Amber Museum is the only gallery of its kind in Russia. Opened in 1979, it reflects Kaliningrad Region’s claim to a majority of the world’s amber deposits and is a major draw for Kaliningrad tourism. Amber Museum was originally housed in a lakeside fortress tower built in 1853 but was recently relocated to a three-story building with an area exceeding 1000 square meters. The exhibits include hundreds of diverse amber products ranging from small figurines to huge paintings as well as unusual amber pieces, info on the history of local mining and gorgeous sculptures carved by amber craftsmen.

Museum of the World Ocean is an underwater experience sure to impress both children and adults. The museum’s main building, located on Peter the Great Embankment, opened in 2003 and is known for its aquariums filled with octopuses, corals, mollusks and other forms of marine life. Science lectures and presentations are often held in the main building, which also includes a souvenir shop, ticket offices and a dining hall where you can grab a snack or a full lunch. Climb the lighthouse located above the building to reach an observation deck which offers excellent panoramic views of Pregolya River and Königsberg Cathedral.

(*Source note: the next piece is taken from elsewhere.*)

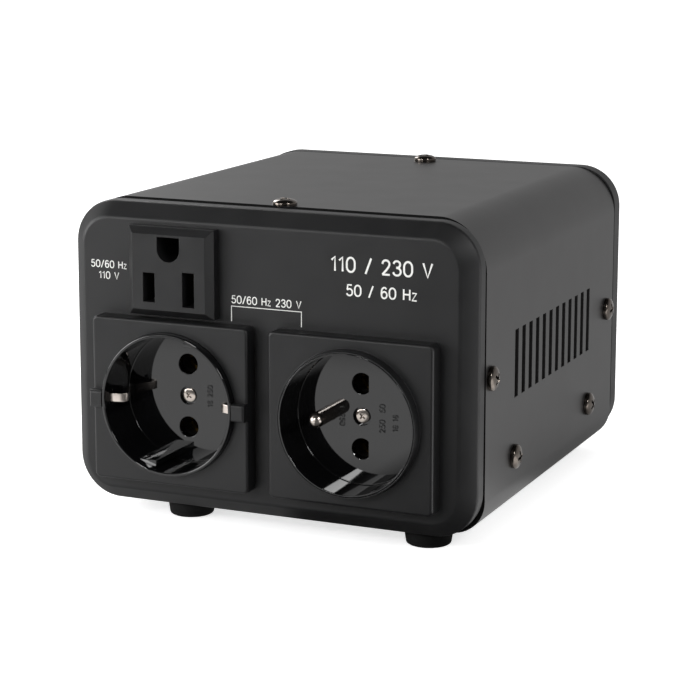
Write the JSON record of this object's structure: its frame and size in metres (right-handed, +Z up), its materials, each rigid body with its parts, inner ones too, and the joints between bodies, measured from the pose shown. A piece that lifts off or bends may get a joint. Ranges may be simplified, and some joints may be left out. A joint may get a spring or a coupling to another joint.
{
  "type": "voltage converter",
  "caption": "Desk-top voltage converter: sheet-steel case between grey end bezels, with a German, a French and an American socket on the front.",
  "frame": {"origin": "bottom centre of the whole part, on the surface it stands on", "axes": "+X to the right seen from the sockets, +Y from the sockets to the rear, +Z up"},
  "size_m": [0.1314, 0.1592, 0.097],
  "materials": {
    "bezel_plastic": "fine moulded grain, dark grey",
    "cover_paint": "satin dark grey enamel",
    "tray_steel": "zinc-plated sheet",
    "screw_steel": "nickel-plated steel",
    "foot_rubber": "moulded black rubber",
    "socket_plastic": "polished black thermoset",
    "carrier_plastic": "moulded cream nylon",
    "contact_brass": "stamped brass",
    "earth_metal": "nickel-plated brass",
    "core_steel": "varnished laminations",
    "winding_copper": "enamelled copper wire",
    "wrap_film": "yellow polyester film",
    "fitting_plastic": "black nylon, semi-gloss",
    "rocker_plastic": "polished black nylon",
    "slider_plastic": "red nylon",
    "fuse_glass": "clear glass with plated ends",
    "lead_sleeve": "soft insulation"
  },
  "bodies": {
    "case": {"chassis_tray": "tray_steel", "core_bolts": "screw_steel", "core_e_stack": "core_steel", "core_i_stack": "core_steel", "core_nuts": "screw_steel", "cover": "cover_paint", "cover_screws": "screw_steel", "earth_leads": "lead_sleeve", "foot_angle_front": "tray_steel", "foot_angle_rear": "tray_steel", "foot_front_left": "foot_rubber", "foot_front_right": "foot_rubber", "foot_rear_left": "foot_rubber", "foot_rear_right": "foot_rubber", "foot_screws": "screw_steel", "french_centre_screw": "screw_steel", "french_contact_carrier": "carrier_plastic", "french_contact_lower": "contact_brass", "french_contact_upper": "contact_brass", "french_earth_pin": "earth_metal", "french_socket_cup": "socket_plastic", "french_socket_plate": "socket_plastic", "front_bezel": "bezel_plastic", "fuse_holder": "fitting_plastic", "fuse_nut": "screw_steel", "fuse_tags": "contact_brass", "german_centre_screw": "screw_steel", "german_contact_carrier": "carrier_plastic", "german_contact_lower": "contact_brass", "german_contact_upper": "contact_brass", "german_earth_clips": "earth_metal", "german_socket_cup": "socket_plastic", "german_socket_plate": "socket_plastic", "inlet_blades": "contact_brass", "inlet_body": "fitting_plastic", "inlet_nuts": "screw_steel", "inlet_screws": "screw_steel", "mains_leads": "lead_sleeve", "output_leads": "lead_sleeve", "primary_leads": "lead_sleeve", "rear_bezel": "bezel_plastic", "selector_housing": "fitting_plastic", "selector_tags": "contact_brass", "switch_housing": "fitting_plastic", "switch_tags": "contact_brass", "thermal_cutout": "tray_steel", "transformer_bobbin": "carrier_plastic", "transformer_winding": "winding_copper", "tray_bolts": "screw_steel", "tray_nuts": "screw_steel", "us_contact_earth": "contact_brass", "us_contact_live": "contact_brass", "us_contact_neutral": "contact_brass", "us_outlet_body": "socket_plastic", "winding_tags": "contact_brass", "winding_wrap": "wrap_film"},
    "rocker": {"switch_rocker": "rocker_plastic"},
    "slider": {"selector_slider": "slider_plastic"},
    "fuse": {"fuse_link": "fuse_glass"},
    "cap": {"fuse_cap": "fitting_plastic"}
  },
  "joints": [
    {"name": "rocker_pivot", "type": "hinge", "parent": "case", "child": "rocker", "pos_m": [-0.038, 0.06952, 0.0628], "axis": [0, 0, 1], "range_deg": [-16, 0]},
    {"name": "selector_slide", "type": "slide", "parent": "case", "child": "slider", "axis": [1, 0, 0], "range_m": [0, 0.005]},
    {"name": "fuse_slide", "type": "slide", "parent": "case", "child": "fuse", "axis": [0, 1, 0], "range_m": [0, 0.028]},
    {"name": "fuse_cap_turn", "type": "hinge", "parent": "fuse", "child": "cap", "pos_m": [0.038, 0.0716, 0.0628], "axis": [0, 1, 0], "range_deg": [0, 90]}
  ]
}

Museum of the World Ocean has other exhibition buildings, including Morskoy Königsberg (Nautical Königsberg) and Pakgauz, both of which cover the history of Kaliningrad as a port city. Other buildings mark famous Kaliningrad maritime sites, most notably the Great Embassy Historical Center in Royal Gate and the Ship Revival Center in Friedrichsburg Gate, the latter of which includes a fun collection of international boats.

Kaliningrad Zoo is a sprawling sanctuary filled with elephants, crocodiles, pink flamingos, rhinos, bison, giraffes and orangutans. In total, some 3500 animals belonging to 276 species live at the zoo, including 178 endangered varieties. A huge collection of fish, invertebrates and insects are also on display at Kaliningrad Zoo, which promises a fun-filled day for the whole family.

Holidays and Festivals in Kaliningrad

City Day is Kaliningrad’s most significant observance and a favorite holiday among residents. Celebrated on the second Saturday in July, it is typically a two-day affair that includes carnival processions, Russian pop concerts, fairgrounds, sports tournaments, knight fights, city quests, master classes and other citywide activities.

Day of the Navy is a large-scale festival held annually on the last Sunday in July. It is celebrated with parades and concerts staged on city streets which have been festively decked out in naval motifs.

Herring Day, an original holiday dedicated to Kalingrad’s famous fish, is celebrated each April with fairs which are typically held at the various branches of Museum of the World Ocean.

Amber Necklace Festival is an international music festival that takes place annually in May and June. Held in Kaliningrad since the mid-1970s, the festival includes music concerts and dance and ballet performances. Amber Necklace Festival is known for its wide variety of musical genres and for the many famous artists and performers who participate.